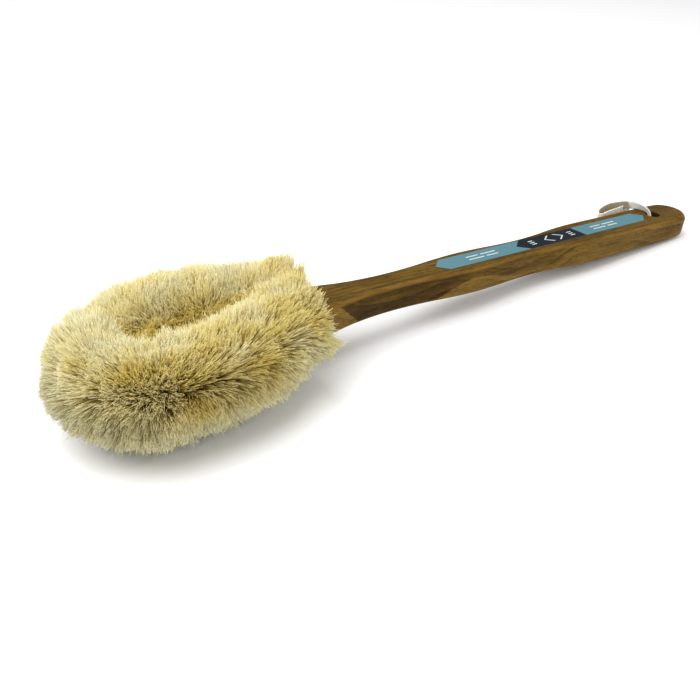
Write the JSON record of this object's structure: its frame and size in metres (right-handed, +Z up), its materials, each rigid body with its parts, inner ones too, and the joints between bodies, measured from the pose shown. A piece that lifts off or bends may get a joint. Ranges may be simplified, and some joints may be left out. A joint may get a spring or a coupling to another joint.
{
  "type": "body dry brush",
  "caption": "Long-handled body brush: a loop of plant fibre twisted in steel wire, a contoured wooden handle with a grip label, and a cotton hang loop.",
  "frame": {"origin": "under the middle of the brush, on the surface that the fibre head and the handle's tail rest on", "axes": "+X along the brush from the fibre head to the handle's tail, +Y to the side where the hang loop lies, +Z up out of the labelled side"},
  "size_m": [0.3957, 0.093, 0.054],
  "materials": {
    "handle_wood": "satin, brown stain with open grain",
    "grip_label": "satin printed film",
    "stem_steel": "galvanised",
    "plant_fibre": "dry cream plant fibre",
    "cotton_tape": "woven cotton"
  },
  "bodies": {
    "brush": {"handle": "handle_wood", "grip_label": "grip_label", "stem_wire_a": "stem_steel", "stem_wire_b": "stem_steel", "bristle_nose": "plant_fibre", "bristle_run_far": "plant_fibre", "bristle_run_near": "plant_fibre", "bristle_heel_far": "plant_fibre", "bristle_heel_near": "plant_fibre"},
    "hang_loop": {"hang_tape": "cotton_tape"}
  },
  "joints": [
    {"name": "loop_swing", "type": "hinge", "parent": "brush", "child": "hang_loop", "pos_m": [0.17175, 0, 0.00914], "axis": [0.0716, 0, 0.9974], "range_deg": [-30, 5]}
  ]
}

• _Work to complete_: Take the data above and return it exactly.

• _Worked solution_:
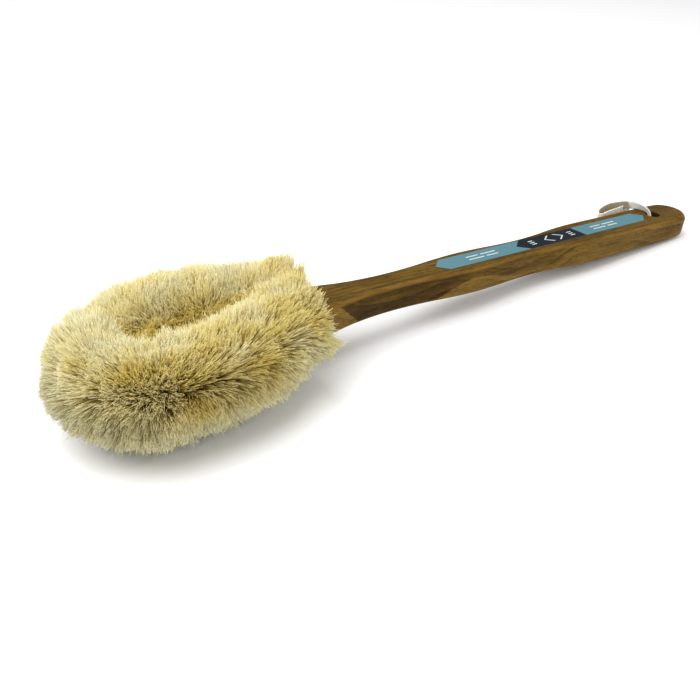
Write the JSON record of this object's structure: its frame and size in metres (right-handed, +Z up), its materials, each rigid body with its parts, inner ones too, and the joints between bodies, measured from the pose shown. A piece that lifts off or bends may get a joint. Ranges may be simplified, and some joints may be left out. A joint may get a spring or a coupling to another joint.
{
  "type": "body dry brush",
  "caption": "Long-handled body brush: a loop of plant fibre twisted in steel wire, a contoured wooden handle with a grip label, and a cotton hang loop.",
  "frame": {"origin": "under the middle of the brush, on the surface that the fibre head and the handle's tail rest on", "axes": "+X along the brush from the fibre head to the handle's tail, +Y to the side where the hang loop lies, +Z up out of the labelled side"},
  "size_m": [0.3957, 0.093, 0.054],
  "materials": {
    "handle_wood": "satin, brown stain with open grain",
    "grip_label": "satin printed film",
    "stem_steel": "galvanised",
    "plant_fibre": "dry cream plant fibre",
    "cotton_tape": "woven cotton"
  },
  "bodies": {
    "brush": {"handle": "handle_wood", "grip_label": "grip_label", "stem_wire_a": "stem_steel", "stem_wire_b": "stem_steel", "bristle_nose": "plant_fibre", "bristle_run_far": "plant_fibre", "bristle_run_near": "plant_fibre", "bristle_heel_far": "plant_fibre", "bristle_heel_near": "plant_fibre"},
    "hang_loop": {"hang_tape": "cotton_tape"}
  },
  "joints": [
    {"name": "loop_swing", "type": "hinge", "parent": "brush", "child": "hang_loop", "pos_m": [0.17175, 0, 0.00914], "axis": [0.0716, 0, 0.9974], "range_deg": [-30, 5]}
  ]
}